I think that's what I plan to do to be honest. I think the best way is to avoid the situation and I have my kids this weekend so won't be drinking at all and has fun stuff planned to do. All my money is tied up this month so I can't go out, but there is always that temptation there to go out eh? At least you recognised it, that's great. How are you now, do you still go out?
Print a photo of Daniella Westbrook keep it in your work bag. The inside of her nose died and she had to leave her job as she said the sepsis in her nose was bleeding and she felt people didn't want to see it. Sorry read it in the daily fail. Someone I knew ended up in hospital with abnormal heart rhythms after cocaine.
I think counselling will be helpful for you to get over your abusive relationship. I wonder if the cocaine was so appealing as you are self medicating? You may have depression.
That's a fair point actually. I have had counselling through women's aid but I think I might need more. I was having palpitations this morning and it wasn't good. Don't apologise for presenting me with the reality of it because that's exactly what it does, daily fail or not. Thank you, this is actually helping. I've had a massive reality check.
Lady rivers, I am way further down the line than you, that's why I feel hopeful that you can steer yourself clear of this horrible drug. I have cut down by 75% in the last two months, but can't seem to knock it on the head completely, it's an addictive cycle that is very hard to break. I do it at home with my husband, so unfortunately the triggers are everywhere. Don't feel alone and keep in touch on here, if you think it will be helpful 💐
Ah I see, is your husband the same as you? That's great that you've managed to cut it down even when it's in your home environment. The triggers for me are when I'm out, and there was a kind of inevitability about it if you know what I mean. I don't like it though, and I've spoke to the guy who would get it and told him not to give me any even if I ask, and I know he will stick to it because he did the same when I tried to start smoking again. Well, hopefully anyway. Thank you, I think this thread will be useful for me if I ever feel the need and come across triggers, I have so much to lose (as I'm sure we all do) if this gets out of hand, like I say the last time I did it was before kids and it was a very messy time. More than happy for anyone to pm me as well if feeling the urge.

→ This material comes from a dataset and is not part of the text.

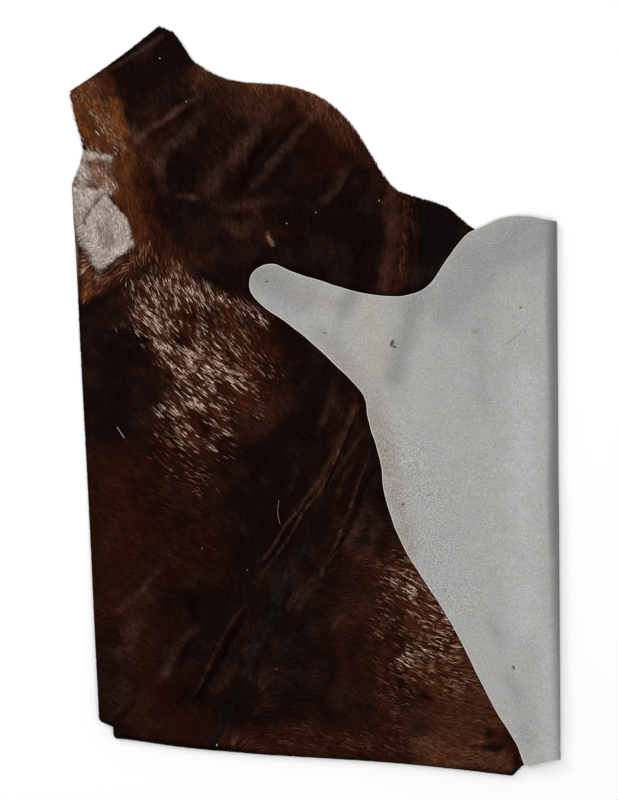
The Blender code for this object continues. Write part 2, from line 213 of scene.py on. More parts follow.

I think it's great more people are willing to talk about this subject, surely the vale of shame can only exacerbate the problem further. You seem very 'on it' with regards to your issues, and the risks you could be taking. Keep strong x
lady don't beat your self up about it. You slipped and fucked up- you know you did but keep moving forward.
I'd sack working in the bar off as alcahol was my gate way too. I've had to totally avoid people that I know still do it and it's a shame as I really like one of my friends that do it but you can guarantee that if we have been out drinking she will start on it.
i could lie in bed and cringe and feel guilty for all the shit I've done over the years but the person I am now (and I had to change a lot ) is not that person any more.
You can reinvent yourself every time you wake up you just gotta make the changes you need to be the person you want to be.